El asombroso universo de los
microrrelatos tiene, al menos, dos virtudes innegables y bien definidas: de un
lado, sirven para detectar con un alto índice de fiabilidad a los narradores de
mérito, que evitan en ellos el chiste, la boutade, la ocurrencia o el eructo;
del otro, permiten distinguir a aquellos críticos que, alejados de las
etiquetas convencionales, se aproximan al género con una mirada abierta y
receptiva, desprovista de prejuicios. En ocasiones (Ángel Olgoso, Manuel
Moyano, Miguel Ángel Zapata, Jesús Esnaola, Fernando León de Aranoa), la
calidad de los textos es tan notoria que sólo un exceso de miopía puede
justificar su preterición o su desdén.
El malagueño Juan Jacinto Muñoz Rengel,
novelista y cuentista de probada excelencia (ha recibido premios, ha sido
reseñado en los medios más prestigiosos, ha merecido buenas traducciones y está
editado en una decena de países), lanza ahora El libro de los pequeños milagros, un volumen delicioso «que
contiene las pormenorizadas y muy veraces micronarraciones de los grandes
hechos sobrenaturales y extraordinarios de este mundo» (p.5). En él, divididas
en tres secciones (Urbi, Orbe, Extramundi) y un asombroso epílogo (“Índice para
la confección de un bestiario”), se nos traslada un centenar de viñetas
narrativas, en las cuales descubrimos una proliferación vertiginosa de
personajes anómalos: mendigos que disfrazan sus lacras para no parecer
histriones; francotiradores ubicuos que se erigen en metáfora de los tiempos
que corren; madres de gemelos que, justo a la hora de dormir, susurran cierta
frase al oído de uno de ellos; niños que depositan su fervor y su ternura sobre
un muñeco de nieve, gólem gélido; y hombres que, tras perpetrar una acción
execrable, realizan un descubrimiento atroz, que asalta sus ojos y su ánimo.

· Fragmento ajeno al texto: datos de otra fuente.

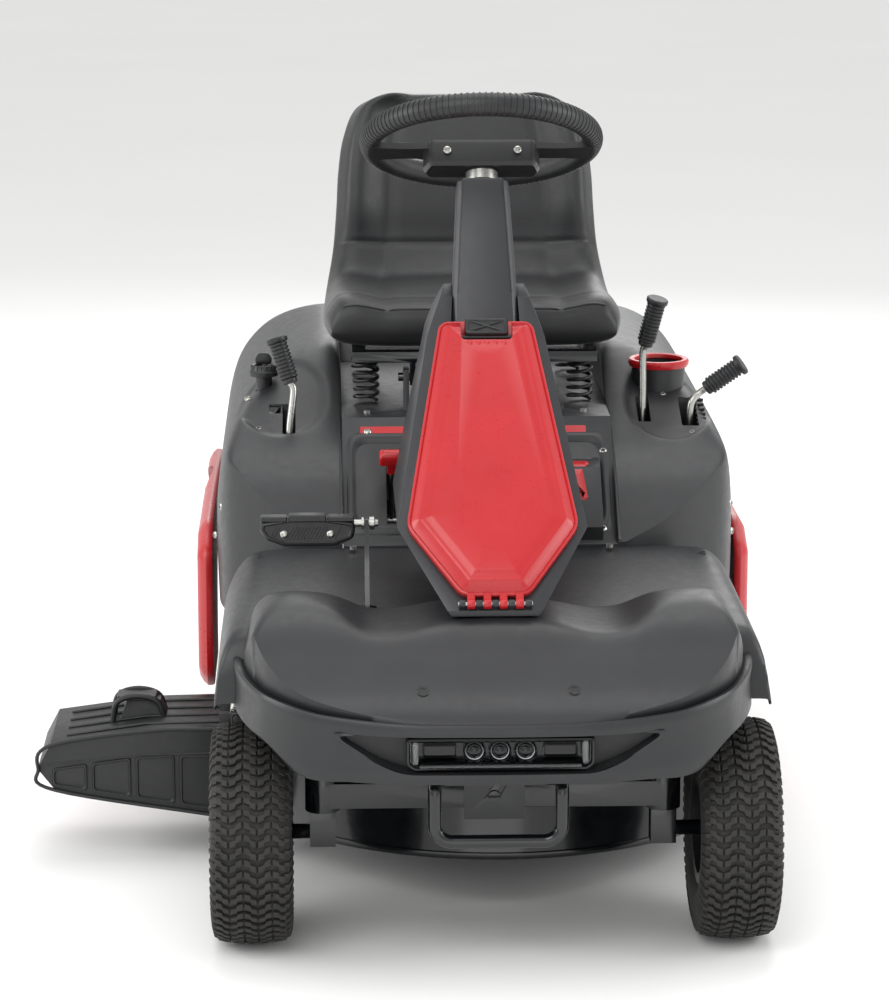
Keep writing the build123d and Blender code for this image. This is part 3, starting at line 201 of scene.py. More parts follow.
def leather_cells(tree):
    """Cells about 2.4 mm across with soft creases, as on embossed vinyl."""
    where = add(tree, "ShaderNodeTexCoord").outputs["Object"]
    cells = add(tree, "ShaderNodeTexVoronoi", {"Vector": where, "Scale": 1000 / 2.4,
                                               "Randomness": 1.0}, feature="DISTANCE_TO_EDGE")
    return spread(tree, cells.outputs["Distance"], 0, 1, 0.0, 0.22)


# %% [markdown]
# ### The mouldings
# The body is injection-moulded polypropylene with a fine spark-eroded texture: nearly black,
# satin, with soft broad highlights. The grain of such a texture is about 0.3 mm, too fine to
# show here, so it is drawn 1 mm wide. The console is the same plastic, a shade lighter.

# %% Moulded plastics
body_plastic = finish("moulded polypropylene, charcoal", "#1e1f21", "#232426", (0.36, 0.47),
                      1.0, 0.05, IOR=1.49)
console_plastic = finish("moulded polypropylene, slate", "#232427", "#28292c", (0.34, 0.44),
                         1.0, 0.045, IOR=1.49)
lid_plastic = finish("red ABS, polished tool", "#b0161d", "#a81319", (0.26, 0.33),
                     1.6, 0.012, 90, IOR=1.53)
black_plastic = finish("glass-filled nylon, black", "#0f1011", "#141516", (0.38, 0.5),
                       0.9, 0.04, 30, IOR=1.53)
gloss_plastic = finish("polished black acrylic", "#08090a", "#0c0d0f", (0.06, 0.12),
                       6.0, 0.004, 40, IOR=1.49)
chute_plastic = finish("moulded polyethylene, dark grey", "#18191a", "#1e1f20", (0.42, 0.55),
                       1.2, 0.06, 45, IOR=1.51)
tank_plastic = finish("blow-moulded polyethylene, natural", "#dcdccf", "#d2d2c3", (0.45, 0.55),
                      2.0, 0.05, 50, IOR=1.51, Subsurface_Weight=0.2)

# %% [markdown]
# ### Rubber and vinyl
# Tyres are carbon-black rubber with a dull bloom, so they are rough and slightly brown. Grips
# are a smoother thermoplastic rubber. The seat is embossed vinyl over foam: its leather-like
# cells are drawn at 2.4 mm, and a faint sheen lifts its edges.

# %% Rubber and vinyl
tyre_rubber = finish("tyre rubber, bloomed", "#1a1918", "#242220", (0.62, 0.8), 1.4, 0.08, 25,
                     IOR=1.52)
grip_rubber = finish("thermoplastic rubber grip", "#161719", "#1e1f21", (0.4, 0.52), 0.8, 0.05,
                     20, IOR=1.5)
belt_rubber = finish("wrapped V-belt", "#17171a", "#202023", (0.7, 0.85), 1.0, 0.1, 15, IOR=1.52)
seat_vinyl = finish("embossed vinyl, black", "#141517", "#191a1c", (0.36, 0.46), 2.4, 0.09, 80,
                    height=leather_cells, IOR=1.5, Sheen_Weight=0.08, Sheen_Roughness=0.4)

# %% [markdown]
# ### Metals and paint
# The deck and frame are powder coated black, which leaves a fine orange peel about 3 mm across.
# Rods and screws are zinc plated: a pale, slightly warm metal with cloudy reflections. Castings
# are sand-blasted aluminium.

# %% Metals and paint
deck_paint = finish("powder coat, gloss black", "#0b0d10", "#0e1013", (0.14, 0.24), 3.2, 0.03, 70,
                    IOR=1.5, Coat_Weight=0.3, Coat_Roughness=0.08)
rim_paint = finish("powder coat, graphite", "#1f2022", "#252628", (0.28, 0.38), 2.8, 0.03, 40,
                   IOR=1.5)
zinc = finish("zinc-plated steel", "#b9b8b2", "#a3a39f", (0.24, 0.4), 1.2, 0.01, 14, Metallic=1.0)
blade_steel = finish("ground spring steel", "#7d7e80", "#6a6a6c", (0.3, 0.5), 0.8, 0.03, 20,
                     Metallic=1.0)
cast_alloy = finish("sand-cast aluminium", "#8f9092", "#838486", (0.45, 0.6), 1.6, 0.12, 30,
                    Metallic=1.0)
lens_clear = finish("clear polycarbonate", "#f4f6f8", "#eef1f4", (0.02, 0.05), 9.0, 0.003, 50,
                    IOR=1.58, Transmission_Weight=0.96)
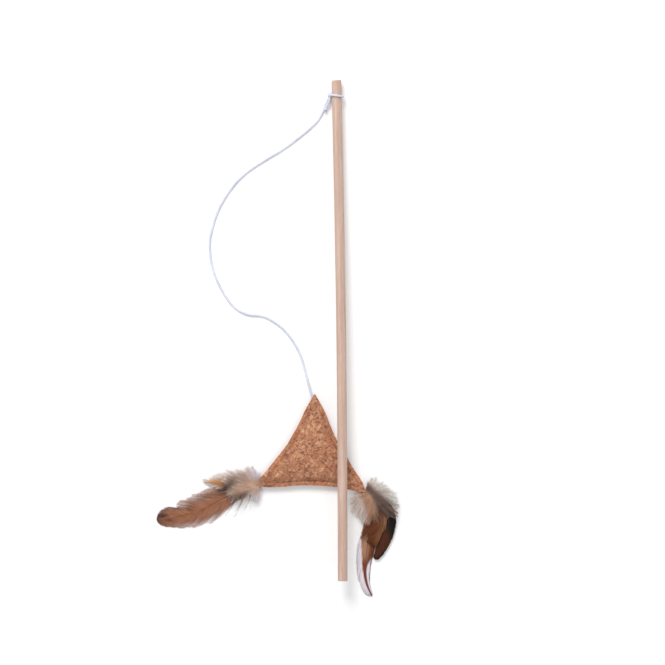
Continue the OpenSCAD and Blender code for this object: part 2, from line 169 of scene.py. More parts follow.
def piece(name, points, faces, body, slot, material, node, tint=None, uv=None, sharp=0):
    """A mesh in place of a CAD node, from points in millimetres and triangles. sharp is the
    angle from which edges are sharp, or 0 for none."""
    mesh = bpy.data.meshes.new(name)
    mesh.vertices.add(len(points))
    fill_in(mesh.vertices, "co", points * MM)
    mesh.loops.add(faces.size)
    fill_in(mesh.loops, "vertex_index", faces, np.int32)
    mesh.polygons.add(len(faces))
    fill_in(mesh.polygons, "loop_start", np.arange(0, faces.size, 3), np.int32)
    mesh.update(calc_edges=True)
    fill_in(mesh.polygons, "use_smooth", np.ones(len(faces)), bool)
    if tint is not None:
        made = mesh.color_attributes.new("tint", "FLOAT_COLOR", "POINT")
        fill_in(made.data, "color", np.column_stack([tint, np.ones(len(tint))]))
    if uv is not None:
        fill_in(mesh.uv_layers.new(name="OFBake").data, "uv", uv[faces.ravel()])
    if sharp:
        mesh.set_sharp_from_angle(angle=math.radians(sharp))
    mesh.materials.append(material)
    o = placed(name, mesh)
    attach(o, body)
    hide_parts(node)
    return o


def quads(rings, sides, closed=False):
    """Triangles between rings of points."""
    r = np.arange(rings if closed else rings - 1)[:, None]
    k = np.arange(sides)[None, :]
    a, b = r * sides + k, r * sides + (k + 1) % sides
    n = (r + 1) % rings * sides
    c, d = n + k, n + (k + 1) % sides
    return np.concatenate([np.stack([a, b, d], -1).reshape(-1, 3),
                           np.stack([a, d, c], -1).reshape(-1, 3)])


def fan(start, sides):
    """Triangles that close a ring."""
    k = np.arange(1, sides - 1)
    return np.stack([np.full_like(k, start), start + k, start + k + 1], 1)


def capped(rings, sides):
    """Triangles of an open tube with flat ends."""
    last = (rings - 1) * sides
    return np.concatenate([quads(rings, sides), fan(0, sides)[:, ::-1], fan(last, sides)])


def tube(line, radius, sides, relief=None, closed=False, start=(0.0, 0.0, 1.0)):
    """Points and triangles of a round tube along a line. relief is a share of the radius by
    run and angle, and start is the side from which the angle counts."""
    n = len(line)
    k = np.arange(n)
    ahead, behind = (k + 1) % n, k - 1
    if not closed:
        ahead, behind = np.minimum(k + 1, n - 1), np.maximum(k - 1, 0)
    tangent = unit(line[ahead] - line[behind])
    normal = np.zeros((n, 3))
    v = np.array(start, float)
    for i in range(n):
        v = unit(v - tangent[i] * (v @ tangent[i]))
        normal[i] = v
    turn = np.zeros(n)
    if closed:
        last = normal[-1] - tangent[0] * (normal[-1] @ tangent[0])
        other = np.cross(tangent[0], normal[0])
        turn = -math.atan2(last @ other, last @ normal[0]) * k / n
    side = np.cross(tangent, normal)
    a = full_turn(sides) + turn[:, None]
    r = np.broadcast_to(radius, n)[:, None] * np.ones_like(a)
    if relief is not None:
        r = r * (1 + relief(run_along(line)[:, None], a))
    points = (line[:, None] + normal[:, None] * (np.cos(a) * r)[..., None]
              + side[:, None] * (np.sin(a) * r)[..., None])
    return points.reshape(-1, 3), quads(n, sides, True) if closed else capped(n, sides)


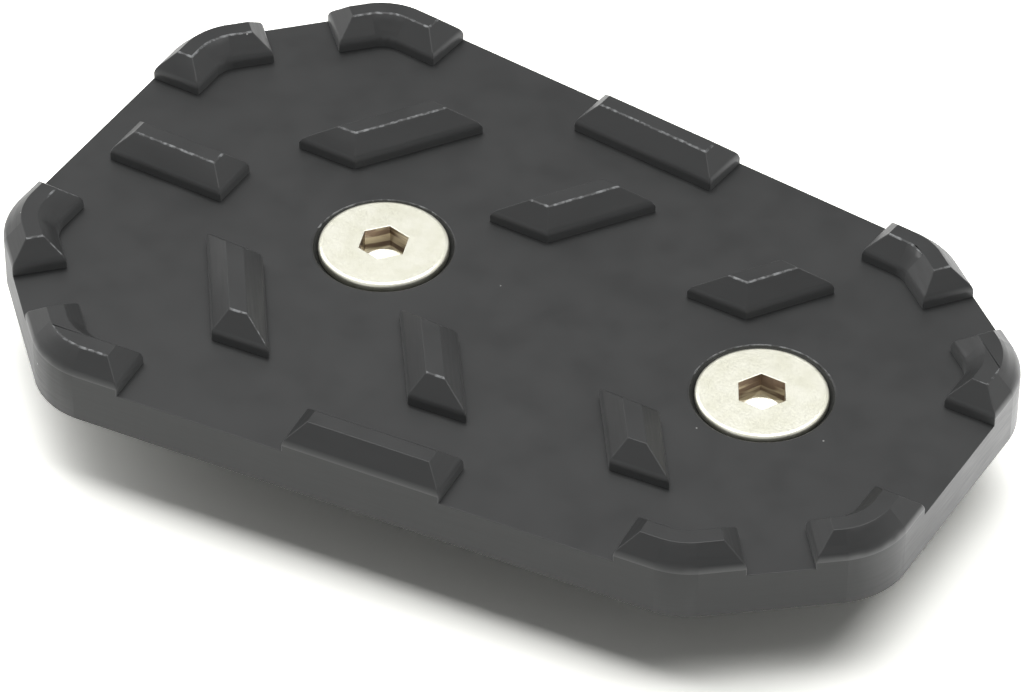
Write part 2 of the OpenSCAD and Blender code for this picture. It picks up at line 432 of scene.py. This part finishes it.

Con la complicada sutileza que ha de
guiar siempre la escritura de este tipo de textos, Juan Jacinto Muñoz Rengel va
eligiendo temas, tallando argumentos, seleccionando vocablos y puliendo el
resultado final hasta que lo deja sin aristas ni imperfecciones, inmaculado,
esférico. Conforme los lectores avanzamos por las páginas del tomo comprobamos
esa sostenida maestría, que se traduce en inquietantes juegos de cajas chinas
(como el que vertebra el relato “Reproducción a escala”), retratos de un
período de la vida o del espíritu (el magnífico texto titulado “15”),
actualizaciones ingeniosas o mordaces de viejas historias (“Hamelín”),
refutaciones sorprendentes del antropomorfismo divino (“Tres días”),
contundentes parodias de la pedantería literaria (“Persistencias”),
horripilancias que estremecen el ánimo del lector (“En mitad de la noche”) y
hasta imágenes de zoología moderna, deliciosamente simpáticas o terribles
(“Biobuitre”).
Leí hace años una monografía sobre
Miguel Hernández (cuyo título no puedo anotar, porque de él y de su autor no
guardo memoria), en la que se afirmaba que al poeta de Orihuela le producía
fascinación, como a otros muchos vates, la arquitectura férrea del soneto,
porque lo obligaba a la disciplina y a la contención. Y que un poeta sin ningún
tipo de cauces que lo moderen —continuaba el estudioso— deviene torrente
desbocado y sólo ocasionalmente bello. La aseveración era, desde luego,
injusta: Lope de Vega («Potro es gallardo, pero va sin freno») y Pablo Neruda
constituyen dos ejemplos palmarios. Algo similar, salvando lógicamente las
distancias, podría afirmarse de los autores de microrrelatos: el género que han
decidido elegir les impone una dictadura espacial muy estricta, muy marcada. Y
sólo quienes sean capaces de producir belleza y exquisitez en ese reducido
marco alcanzarán el rango de literatura perdurable. Juan Jacinto Muñoz Rengel
demuestra en este volumen condiciones objetivas más que suficientes para ser
recibido con honores en ese selecto club.